The challenge ahead for your education is to be open to new ways of thinking and being, to question what until now might have been unquestioned assumptions about how the world works and your place in it. So, talk to classmates whose journeys have been profoundly different than yours. Seek out people who have a different point of view from your own. Be genuinely open. And, take seriously the Faculty’s efforts to stretch you, intellectually and philosophically.
To be clear, the purpose of your Gettysburg education is not to tell you what to think; that is your work, your responsibility. But it is to broaden the lens through which you look at the world. It should encourage you to come to more fully informed views about what matters to you and why, what you believe in and why.
So again, be genuinely curious. Resist the impulse to unquestioned certainty. It will make you a better student. It will also help you build bridges across difference, something in short supply in today’s world.

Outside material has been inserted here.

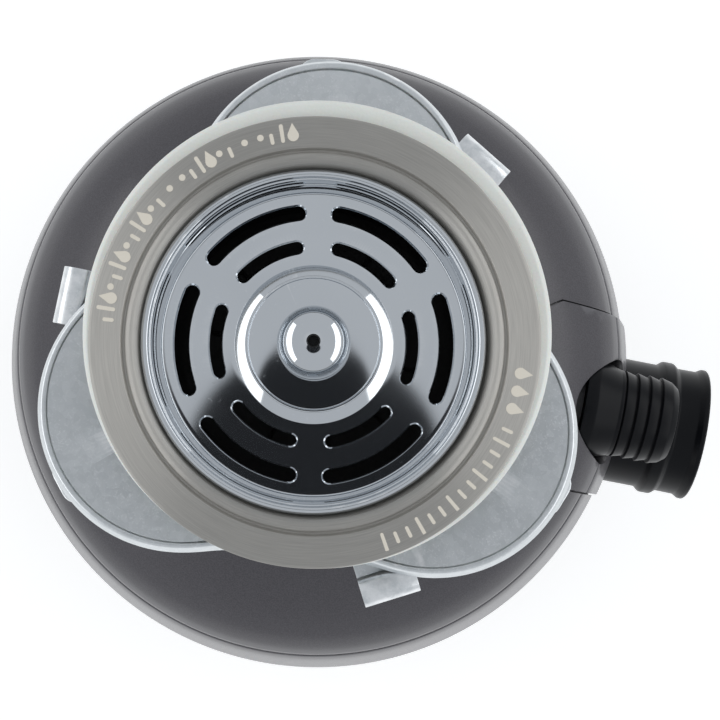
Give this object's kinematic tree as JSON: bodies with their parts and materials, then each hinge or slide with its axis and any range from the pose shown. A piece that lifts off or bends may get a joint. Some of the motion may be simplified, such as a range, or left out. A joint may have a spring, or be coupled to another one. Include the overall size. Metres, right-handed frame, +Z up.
{
  "type": "kitchen garbage disposal",
  "caption": "Under-sink food waste grinder with lobed quick-lock sink mount, strainer, side discharge tube and hose spigot.",
  "frame": {"origin": "point where the motor shaft's axis meets the plane the base stands on", "axes": "+Z up along the shaft to the sink flange; +X along the discharge tube, out of the housing"},
  "size_m": [0.2217, 0.1952, 0.32],
  "materials": {
    "zinc_plate": "bright zinc plated pressed steel",
    "brushed_steel": "stainless steel, circular brushing",
    "plain_steel": "machined or pressed stainless steel",
    "mirror_chrome": "polished chrome",
    "pale_rubber": "off-white soft gasket rubber",
    "black_rubber": "black moulded rubber",
    "fibre_sheet": "pressed fibre sheet",
    "charcoal_shell": "charcoal plastic with a fine metallic fleck, satin",
    "black_plastic": "black moulded plastic, half gloss",
    "base_plastic": "black moulded plastic, fine texture",
    "chamber_plastic": "glass-filled moulded plastic",
    "red_plastic": "red button plastic",
    "cast_alloy": "die cast, as cast",
    "core_steel": "laminated electrical steel",
    "varnished_copper": "varnished copper windings",
    "grey_foam": "sound-deadening foam"
  },
  "bodies": {
    "disposer": {"upper_mount_ring": "zinc_plate", "backup_ring": "zinc_plate", "mount_screw_1": "zinc_plate", "mount_screw_2": "zinc_plate", "mount_screw_3": "zinc_plate", "discharge_clamp": "zinc_plate", "clamp_screw_1": "zinc_plate", "clamp_screw_2": "zinc_plate", "terminal_cover": "zinc_plate", "terminal_screw": "zinc_plate", "through_bolt_1": "zinc_plate", "through_bolt_2": "zinc_plate", "through_bolt_3": "zinc_plate", "through_bolt_4": "zinc_plate", "sink_flange": "brushed_steel", "snap_ring": "plain_steel", "shredder_ring": "plain_steel", "upper_bearing": "plain_steel", "lower_bearing": "plain_steel", "sink_gasket": "pale_rubber", "splash_baffle": "black_rubber", "shaft_seal": "black_rubber", "discharge_gasket": "black_rubber", "cord_gland": "black_rubber", "fibre_gasket": "fibre_sheet", "upper_shell": "charcoal_shell", "body_shell": "charcoal_shell", "outlet_cover": "charcoal_shell", "discharge_tube": "black_plastic", "dishwasher_inlet": "black_plastic", "overload_protector": "black_plastic", "bottom_cover": "base_plastic", "grind_chamber": "chamber_plastic", "upper_end_bell": "cast_alloy", "lower_end_bell": "cast_alloy", "stator_core": "core_steel", "winding_upper": "varnished_copper", "winding_lower": "varnished_copper", "insulation": "grey_foam"},
    "strainer": {"strainer_basket": "mirror_chrome", "strainer_knob": "mirror_chrome", "strainer_nut": "plain_steel"},
    "lock": {"lock_ring": "zinc_plate"},
    "rotor": {"shaft": "plain_steel", "turntable": "plain_steel", "turntable_nut": "plain_steel", "impeller_pin_1": "plain_steel", "impeller_pin_2": "plain_steel", "rotor_core": "core_steel", "rotor_fan": "cast_alloy"},
    "lug_1": {"impeller_1": "plain_steel"},
    "lug_2": {"impeller_2": "plain_steel"},
    "reset": {"reset_button": "red_plastic"}
  },
  "joints": [
    {"name": "strainer_lift", "type": "slide", "parent": "disposer", "child": "strainer", "axis": [0, 0, 1], "range_m": [0, 0.06]},
    {"name": "lock_ring_turn", "type": "hinge", "parent": "disposer", "child": "lock", "pos_m": [0, 0, 0.286], "axis": [0, 0, 1], "range_deg": [0, 56]},
    {"name": "rotor_spin", "type": "hinge", "parent": "disposer", "child": "rotor", "pos_m": [0, 0, 0.12], "axis": [0, 0, 1], "continuous": true},
    {"name": "impeller_1_swivel", "type": "hinge", "parent": "rotor", "child": "lug_1", "pos_m": [0.044, 0, 0.22], "axis": [0, 0, 1], "continuous": true},
    {"name": "impeller_2_swivel", "type": "hinge", "parent": "rotor", "child": "lug_2", "pos_m": [-0.044, 0, 0.22], "axis": [0, 0, 1], "continuous": true},
    {"name": "reset_press", "type": "slide", "parent": "disposer", "child": "reset", "axis": [0, 0, 1], "range_m": [0, 0.003], "stiffness_N_per_m": 300, "springref_m": -0.002}
  ]
}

I will not pretend any of this is easy. Certainty is comforting, it’s familiar. It doesn’t challenge us to do deep or critical thinking. Openness, curiosity, and, yes, a healthy dose of doubt is none of that. It is hard work. It asks that we resist the shortcuts, the assumptions, that certainty offers.
Perhaps this is what Voltaire meant when he observed that “[d]oubt is not a pleasant condition, but certainty is absurd.”
Reasoned doubt and skepticism matter for other reasons as well. Now more than ever, being an informed and educated citizen requires that we have the skill to differentiate between fact and opinion, between belief and truth, between what is real and what is contrived. Incentives abound for people to push self-interested narratives ungrounded in evidence or facts. Evolving technology gives these efforts weight and influence unlike any previous moment in human civilization.
There are facts, and they matter.
Our job as educators is to provide you with the power of discernment to separate fact from opinion, truth from falsehoods. To arm you with the skills to find and to follow the evidence before drawing firm conclusions. This is an inherent part of being a good student and an informed, engaged citizen.
And, so, Class of ’26, I’ll end where I began. By again extending the College’s heartiest welcome to each and every one of you. We look forward to working side by side with you over the next four years as you learn more about yourself and the world, and as you work to make the College, and our society, a better, more just, more inclusive space.
As you depart today, I do hope you’ll keep the parable of the tortoise and hare in mind. That you’ll avoid the pitfalls experienced by the hare, and that you’ll approach your education with a spirit of exploration that will lead to true growth.
I’ll end with a quote from what many regard as Ray Bradbury’s best work, Fahrenheit 451.
“Stuff your eyes with wonder…See the world. It’s more fantastic than any dream made or paid for in factories. Ask no guarantees, ask for no security, there never was such an animal.”
Class of 26, four years from now, we’ll convene in this very spot, with your collegiate experience having concluded. It’ll be here before you know it. In the meantime, the education you will earn here will open the world for you. As Bradbury urges, “stuff your eyes with wonder.” Test yourself. Explore new things and new ideas. Take risks. Make deep friendships. Take it all in. Perhaps most importantly, be a full part of our community.
Welcome, Class of ’26. We are so excited to see all you will do.